Forex crisis, major nightmare facing manufacturers, says MAN
The association, in its MAN CEOs Confidence Index for the fourth quarter of 2020, said manufacturers had been facing forex challenges since the second quarter of last year due to a significant decline in the inflow of forex into the country.
It said the situation worsened in the fourth quarter despite the forex injection into the market through Bureaux De Change operators and other interventions,
“Manufacturers still find it extremely difficult to source FX for the importation of raw materials and machinery that are not locally available,” MAN said.
It said constant and large depreciation in forex (as with the naira) made imports expensive, again leading to high inflation.
“Therefore, variability and large depreciation in exchange rate obstruct economic activities and manufacturing production is not in any way insulated,” it said.
According to the report, Nigerian manufacturing across sub-sectors is heavily raw materials import-dependent.
It said a favourable exchange would present good omen and improve manufacturing production.
MAN, however, said the case had always been that depreciation in value of the naira reduced manufacturing production, as observed in the various forex crises.
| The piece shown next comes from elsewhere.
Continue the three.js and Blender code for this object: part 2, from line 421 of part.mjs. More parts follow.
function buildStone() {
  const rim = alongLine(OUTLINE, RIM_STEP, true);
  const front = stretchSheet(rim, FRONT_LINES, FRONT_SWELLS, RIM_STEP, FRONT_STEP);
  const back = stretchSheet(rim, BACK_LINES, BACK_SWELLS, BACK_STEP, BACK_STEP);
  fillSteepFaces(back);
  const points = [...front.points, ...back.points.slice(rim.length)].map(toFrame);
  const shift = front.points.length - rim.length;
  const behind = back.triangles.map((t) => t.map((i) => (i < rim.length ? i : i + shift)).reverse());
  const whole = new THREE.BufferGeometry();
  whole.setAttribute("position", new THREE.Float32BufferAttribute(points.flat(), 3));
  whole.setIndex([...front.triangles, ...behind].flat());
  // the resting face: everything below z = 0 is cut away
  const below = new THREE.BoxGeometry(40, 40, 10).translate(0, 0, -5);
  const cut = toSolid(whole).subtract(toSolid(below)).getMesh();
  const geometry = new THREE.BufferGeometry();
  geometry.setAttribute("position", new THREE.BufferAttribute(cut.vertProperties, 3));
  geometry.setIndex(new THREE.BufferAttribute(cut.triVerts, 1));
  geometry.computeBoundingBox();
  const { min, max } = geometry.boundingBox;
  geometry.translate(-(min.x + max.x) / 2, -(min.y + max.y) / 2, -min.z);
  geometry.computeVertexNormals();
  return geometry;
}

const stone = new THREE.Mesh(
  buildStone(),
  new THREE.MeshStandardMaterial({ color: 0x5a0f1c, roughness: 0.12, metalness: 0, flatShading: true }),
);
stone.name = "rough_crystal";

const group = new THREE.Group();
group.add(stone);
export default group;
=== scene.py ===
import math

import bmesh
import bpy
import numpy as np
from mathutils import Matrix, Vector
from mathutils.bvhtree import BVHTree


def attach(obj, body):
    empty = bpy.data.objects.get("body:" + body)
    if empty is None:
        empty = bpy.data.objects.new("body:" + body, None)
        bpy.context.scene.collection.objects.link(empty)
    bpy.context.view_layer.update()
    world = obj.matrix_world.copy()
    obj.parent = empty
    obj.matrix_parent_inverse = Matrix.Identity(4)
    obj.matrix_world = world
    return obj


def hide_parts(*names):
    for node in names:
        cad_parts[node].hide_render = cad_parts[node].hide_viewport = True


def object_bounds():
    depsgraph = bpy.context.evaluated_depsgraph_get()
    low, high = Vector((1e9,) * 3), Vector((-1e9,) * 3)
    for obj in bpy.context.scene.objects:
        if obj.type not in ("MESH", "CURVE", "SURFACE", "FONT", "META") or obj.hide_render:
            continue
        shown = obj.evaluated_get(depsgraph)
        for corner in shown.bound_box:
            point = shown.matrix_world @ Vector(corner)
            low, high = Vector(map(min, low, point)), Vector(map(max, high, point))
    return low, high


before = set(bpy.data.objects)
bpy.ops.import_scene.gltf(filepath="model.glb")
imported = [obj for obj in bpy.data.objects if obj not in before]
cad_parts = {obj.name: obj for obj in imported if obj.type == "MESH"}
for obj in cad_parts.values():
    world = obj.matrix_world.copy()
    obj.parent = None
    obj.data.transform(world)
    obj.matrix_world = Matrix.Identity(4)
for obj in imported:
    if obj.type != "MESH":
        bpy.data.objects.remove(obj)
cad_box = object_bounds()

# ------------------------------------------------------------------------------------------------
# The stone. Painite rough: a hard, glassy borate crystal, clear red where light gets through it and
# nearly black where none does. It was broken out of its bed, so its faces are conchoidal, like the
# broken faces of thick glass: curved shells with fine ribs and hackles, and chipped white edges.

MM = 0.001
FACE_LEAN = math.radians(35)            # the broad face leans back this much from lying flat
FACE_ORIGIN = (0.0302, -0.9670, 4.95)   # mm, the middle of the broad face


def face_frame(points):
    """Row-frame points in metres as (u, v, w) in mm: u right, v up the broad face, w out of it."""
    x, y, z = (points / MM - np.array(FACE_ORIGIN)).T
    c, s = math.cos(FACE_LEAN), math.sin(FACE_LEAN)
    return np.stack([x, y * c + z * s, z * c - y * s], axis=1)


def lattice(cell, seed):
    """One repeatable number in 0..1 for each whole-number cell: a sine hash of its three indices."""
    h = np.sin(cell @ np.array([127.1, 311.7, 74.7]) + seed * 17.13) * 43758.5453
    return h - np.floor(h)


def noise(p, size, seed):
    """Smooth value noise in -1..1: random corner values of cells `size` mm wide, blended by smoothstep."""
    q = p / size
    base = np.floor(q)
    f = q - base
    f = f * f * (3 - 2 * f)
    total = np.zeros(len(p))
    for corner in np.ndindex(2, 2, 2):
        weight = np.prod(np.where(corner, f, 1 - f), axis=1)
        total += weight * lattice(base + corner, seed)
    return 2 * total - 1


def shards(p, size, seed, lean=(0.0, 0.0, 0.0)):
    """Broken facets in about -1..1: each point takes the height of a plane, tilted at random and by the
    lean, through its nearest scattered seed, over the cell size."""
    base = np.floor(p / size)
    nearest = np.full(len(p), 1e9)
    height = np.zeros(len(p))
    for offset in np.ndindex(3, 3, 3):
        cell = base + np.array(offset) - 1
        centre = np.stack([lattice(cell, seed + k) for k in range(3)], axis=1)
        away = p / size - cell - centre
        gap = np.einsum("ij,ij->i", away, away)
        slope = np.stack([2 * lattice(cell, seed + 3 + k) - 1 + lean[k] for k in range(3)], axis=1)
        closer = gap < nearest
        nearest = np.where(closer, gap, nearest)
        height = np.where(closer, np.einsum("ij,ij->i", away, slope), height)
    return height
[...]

The report said, “As MAN has consistently observed, FX crisis in which naira value depreciates among convertible currencies such as the US$, strangulates and reduces the size of manufacturing in the country.
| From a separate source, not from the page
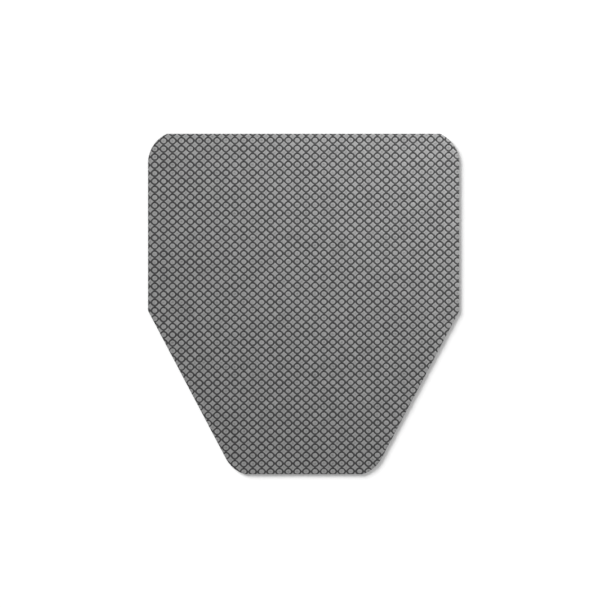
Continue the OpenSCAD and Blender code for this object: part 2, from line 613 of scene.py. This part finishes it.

“This is because depreciation in naira value causes manufacturing raw materials and machinery imports to be more expensive. The high cost import bill for the productive inputs decreases manufacturing working capital and feeds into manufacturing commodities prices, thereby making the sector less competitive.”
The association noted that COVID-19 rode on the wings of the low international commodity prices, particularly crude oil prices, to trigger the prevailing forex crisis.
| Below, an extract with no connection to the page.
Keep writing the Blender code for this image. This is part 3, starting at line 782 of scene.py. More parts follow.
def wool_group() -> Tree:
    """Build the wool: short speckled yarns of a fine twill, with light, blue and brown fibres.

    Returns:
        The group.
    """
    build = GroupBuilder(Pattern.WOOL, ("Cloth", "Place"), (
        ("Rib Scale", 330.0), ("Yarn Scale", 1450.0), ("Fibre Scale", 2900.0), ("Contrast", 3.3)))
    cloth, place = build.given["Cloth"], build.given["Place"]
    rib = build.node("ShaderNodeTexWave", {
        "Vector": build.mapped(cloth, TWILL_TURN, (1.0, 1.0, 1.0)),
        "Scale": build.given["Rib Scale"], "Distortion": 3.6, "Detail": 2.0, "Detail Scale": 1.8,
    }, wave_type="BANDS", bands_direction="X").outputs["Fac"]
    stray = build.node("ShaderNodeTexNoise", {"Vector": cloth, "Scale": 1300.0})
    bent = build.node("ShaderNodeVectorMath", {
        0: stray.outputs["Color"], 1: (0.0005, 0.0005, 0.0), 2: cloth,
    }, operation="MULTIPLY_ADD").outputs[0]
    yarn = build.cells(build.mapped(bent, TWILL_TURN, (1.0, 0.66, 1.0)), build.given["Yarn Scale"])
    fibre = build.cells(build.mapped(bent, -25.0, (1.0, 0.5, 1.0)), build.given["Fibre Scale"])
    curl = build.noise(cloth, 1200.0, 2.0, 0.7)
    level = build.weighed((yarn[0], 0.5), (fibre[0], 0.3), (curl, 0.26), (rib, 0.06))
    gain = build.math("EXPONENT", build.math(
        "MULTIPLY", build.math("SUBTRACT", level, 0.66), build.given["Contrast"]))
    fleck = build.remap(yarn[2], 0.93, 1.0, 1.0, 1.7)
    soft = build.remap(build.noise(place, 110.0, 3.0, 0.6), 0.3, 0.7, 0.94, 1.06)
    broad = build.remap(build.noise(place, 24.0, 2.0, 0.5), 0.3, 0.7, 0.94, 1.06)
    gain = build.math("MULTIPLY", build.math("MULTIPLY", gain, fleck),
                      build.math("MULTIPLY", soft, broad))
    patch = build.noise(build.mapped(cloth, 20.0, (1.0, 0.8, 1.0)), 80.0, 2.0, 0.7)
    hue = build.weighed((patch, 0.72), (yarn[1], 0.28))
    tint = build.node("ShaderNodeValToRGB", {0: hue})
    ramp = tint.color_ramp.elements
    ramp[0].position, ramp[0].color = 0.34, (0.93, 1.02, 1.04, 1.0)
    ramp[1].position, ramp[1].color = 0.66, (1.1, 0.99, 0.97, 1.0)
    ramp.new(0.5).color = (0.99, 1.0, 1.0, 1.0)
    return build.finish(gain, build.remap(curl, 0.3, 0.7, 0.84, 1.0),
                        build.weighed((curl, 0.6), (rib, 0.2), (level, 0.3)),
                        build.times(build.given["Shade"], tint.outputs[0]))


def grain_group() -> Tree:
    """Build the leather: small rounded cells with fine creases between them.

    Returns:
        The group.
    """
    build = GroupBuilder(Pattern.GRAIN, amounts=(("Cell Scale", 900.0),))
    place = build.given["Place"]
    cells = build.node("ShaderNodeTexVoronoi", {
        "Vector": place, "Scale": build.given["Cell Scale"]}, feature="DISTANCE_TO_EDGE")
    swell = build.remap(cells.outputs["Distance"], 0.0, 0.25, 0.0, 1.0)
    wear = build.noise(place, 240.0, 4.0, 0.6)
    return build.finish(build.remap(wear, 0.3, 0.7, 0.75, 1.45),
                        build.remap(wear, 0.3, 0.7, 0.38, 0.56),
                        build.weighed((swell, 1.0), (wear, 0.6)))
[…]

It said, “The acute shortage of FX resulting in the erosion in naira parity has been a major operational nightmare to manufacturers in the country.
“In the current survey (Q4 2020 MCCI), most manufacturers reported not being able to adequately source FX for importation of productive raw materials and machinery that are not available locally.”
According to the report, most worrisome is the inability of manufacturers to meet transactional obligations with oversea suppliers as required.
“Moreover, because sourcing FX in the official market has become extremely difficult, operators are daily approaching the BDC segment notwithstanding the high cost implication,” it said.
MAN said the available forex policies and guidelines should be appropriately reviewed to support manufacturing and enable manufacturers to ‘import inputs that are not available locally, particularly in this precarious time’.
“The issues of usage of FX, exclusion of items from the official FX window, concessional FX allocation to critical manufacturing sector and the introduction of Wholesale Dutch Auction System should be thoroughly considered to ensure a productive FX management in the country,” it added.